吳介祥 | 發表時間:2019/07/29 02:30 | 最後修訂時間:2019/07/29 17:41

評論的展演: 2019綠島人權藝術季【拜訪流麻溝15號 】

  誠如策展人羅秀芝對於官辦人權藝術季的思辯:「集體記憶也可能成為製造對立的社會矛盾工具,或形成壓迫的意識形態載體。因此,我們必須審視記憶者的視角、憑藉的工具、所處的情境、訴說的對象等等記憶書寫的關鍵,不斷對形成壓迫和製造對立的集體記憶進行解構。」當歷史的真相還未充分還原之際,國家人權機構所紀錄和展示的,總還是對人權條件的願景,創傷彌補儀式也許安慰了受難者和見證者,但在儀式之外還存在的懸念。在沒有資格為歷史做評論、沒有替當事人出聲的位置,也沒有代表官方立場的必要性,藝術更能施力的,不是慰藉,而是暫填著懸置的結論和沒有面貌的生命空缺。另一方面,藝術也可能是沒有路徑進入此記憶的我們和他們,對歷史探路的偶然憑藉。

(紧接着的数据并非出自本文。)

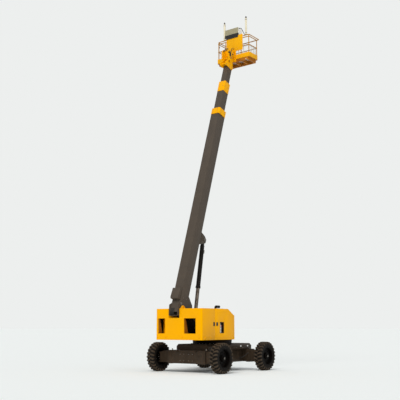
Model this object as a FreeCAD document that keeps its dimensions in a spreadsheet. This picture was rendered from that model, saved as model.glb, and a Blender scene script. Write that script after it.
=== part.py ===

  林宏璋的作品紀錄了「鹹包子」的製作。「鹹包子」外型和台灣本島的紅龜粿一樣,綠島人在過年過節時用這種紅色包子祭拜祖先,短片是藝術家與在地人合作完成的作品,做鹹包子的綠島居民一邊回述童年時與「新生」的互動,一邊製作名字不尋常的「包子」。當新生出來時,他們在監視下短暫的與居民往來,拿監獄內做的饅頭交換「鹹包子」,可能只是為了在沉悶的監禁中,換到不一樣的食物為日常調劑。口味的交換,食物名稱不同或輾轉流傳產生的誤會,總也是歷代居民適應生存條件、不同族群特殊的交會、自願或不自願的遷移,在日常文化中留下的痕跡,今日說來容易卻是過去的酸苦夾雜。《生命字典》採集綠島在地人零星的記憶,列出八十個字彙,像字典般的排列和說明,例如「『裏面』:有小吃部、照相館、理髮部這些在阮十歲還會開放。後來思想犯進來,裡面發生甚麼事,只有裏底的人最清楚。」或「『電影』:裏面的電影院,阮都可以去看。那時同一部電影會放兩次,一次台語、一次國語。」透露了監禁者雖然都被加戴左傾或親共的叛亂罪名,卻也同時處在文化、語言和意識型態的隔閡中。字典也幽微的揭露持續加諸於政治犯的壓迫,以及當下社會彼此監視、無法信任的現實,例如「『監視』:後來他出來了,好像也在台北附近教書,有次他來找我,問我:我現在是不是還在被監視中?」《生命字典》的八十個字彙有輕有重,讓人感覺這段歷史正逐漸從「見證」的沉重轉為「關鍵字」的輕盈,即將從記憶機制消失。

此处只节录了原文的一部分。